Content Replication in a Distributed and Controlled Environment

Bo Li

Published: 1999, Last Modified: 08 Aug 2024J. Parallel Distributed Comput. 1999EveryoneRevisionsBibTeXCC BY-SA 4.0

Abstract: Recently, we have witnessed a phenomenal growth in the Internet/Intranet coupled with rapid deployment of new services. Information dissemination over the network has become one of the most important activities in our daily life. The existing systems, however, often suffer from notorious long delays experienced by clients, especially during peak hours. This is caused by the combination of a variety of factors, including inadequate link bandwidth, server overload, and network congestion. Content replication has been shown to be one of the most effective mechanisms to cope with this problem. The basic idea is to replicate the information across a network so that clients' requests can be spread out. One of the major issues is which locations inside the network these replications should take place, i.e., where to place the replicated servers. In this paper we investigate the content replication is a controlled and distributed environment.
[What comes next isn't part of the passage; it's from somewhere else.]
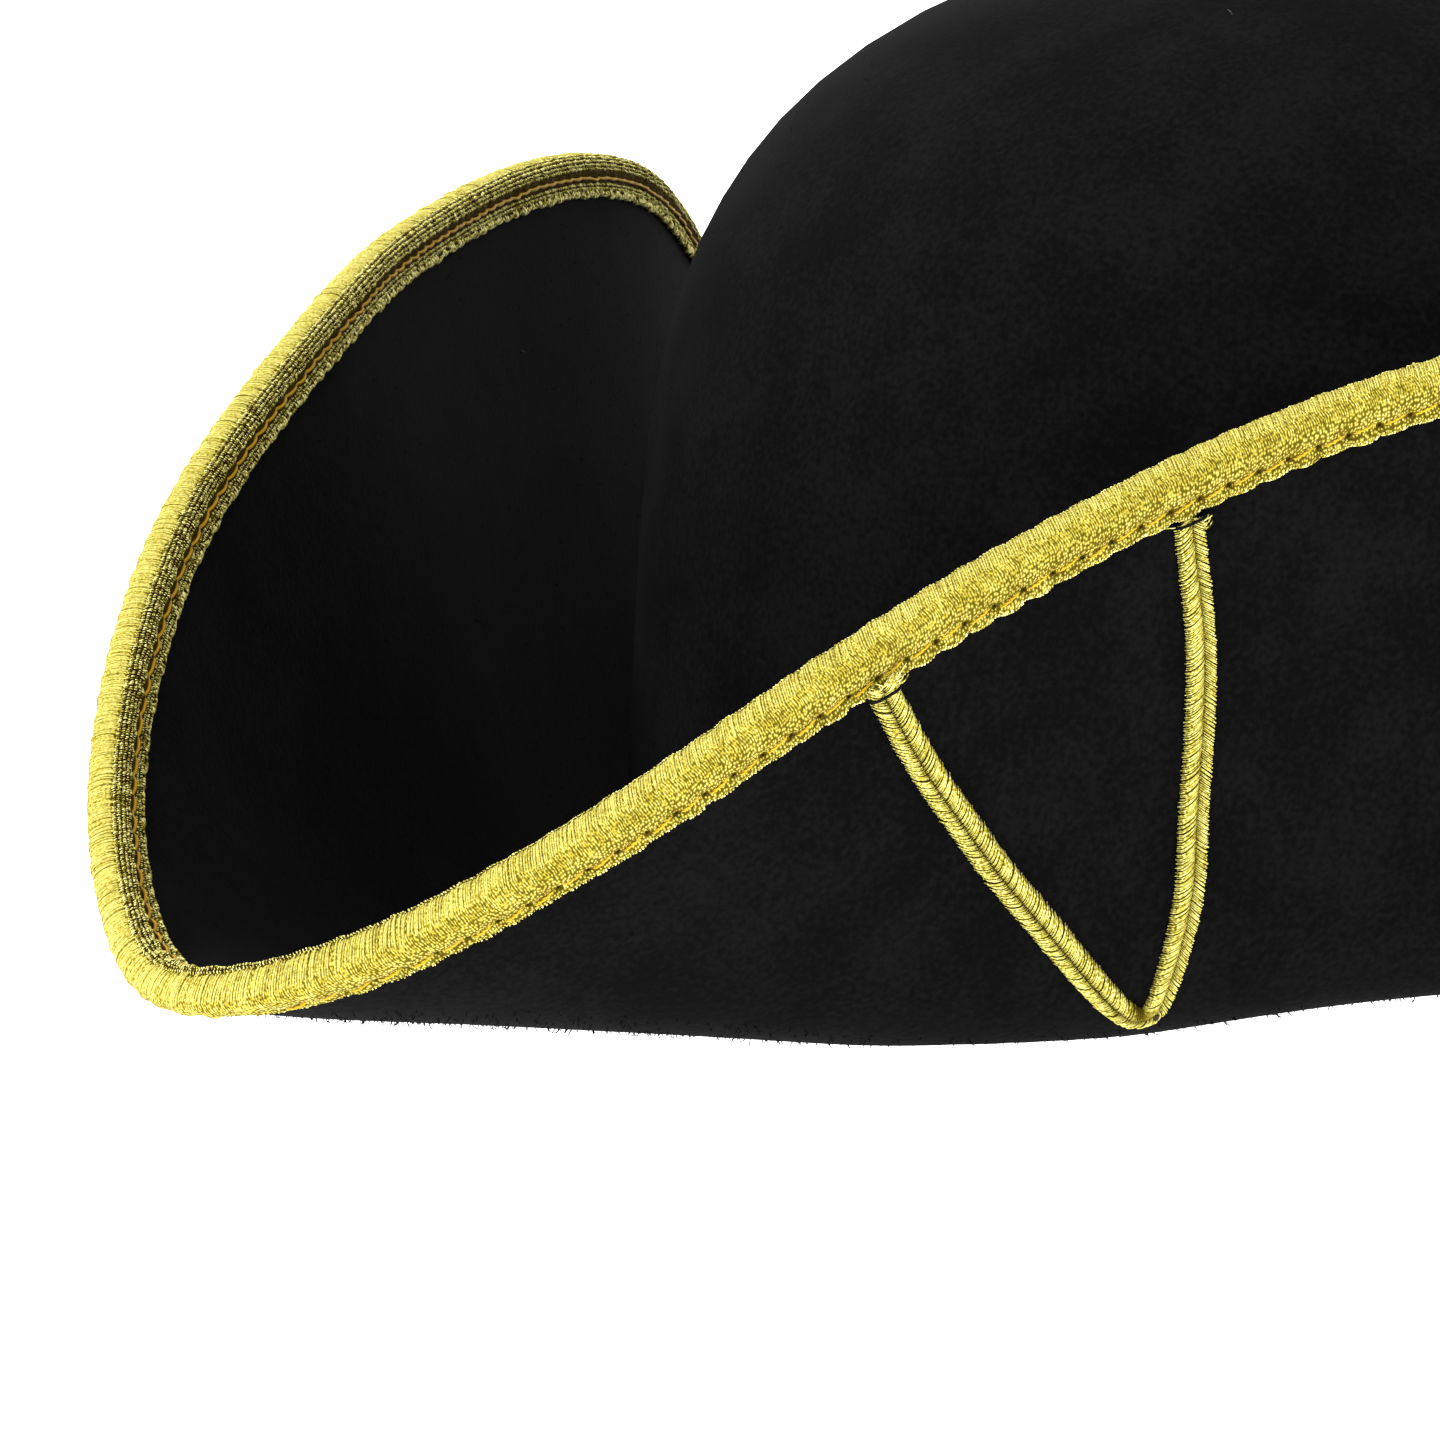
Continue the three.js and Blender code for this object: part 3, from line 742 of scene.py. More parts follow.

The salient feature of this environment is that the decision where to replicate information can be determined by a single authority, the Intranet being the typical example. We consider the problem of placing multiple replicated servers within a network, given there exist multiple target web servers as information providers. We formulate this as an optimization problem by taking into consideration the characteristics of the network topology. We first show that this is a NP-complete problem, and then we present a number of heuristsic-based algorithms for content replications. Finally, in order to investigate various trade-offs in terms of cost and algorithm complexity, we carry out comparison studies among different heuristic algorithms and, also, with an optimal placement algorithm we recently proposed for the single target web server environment.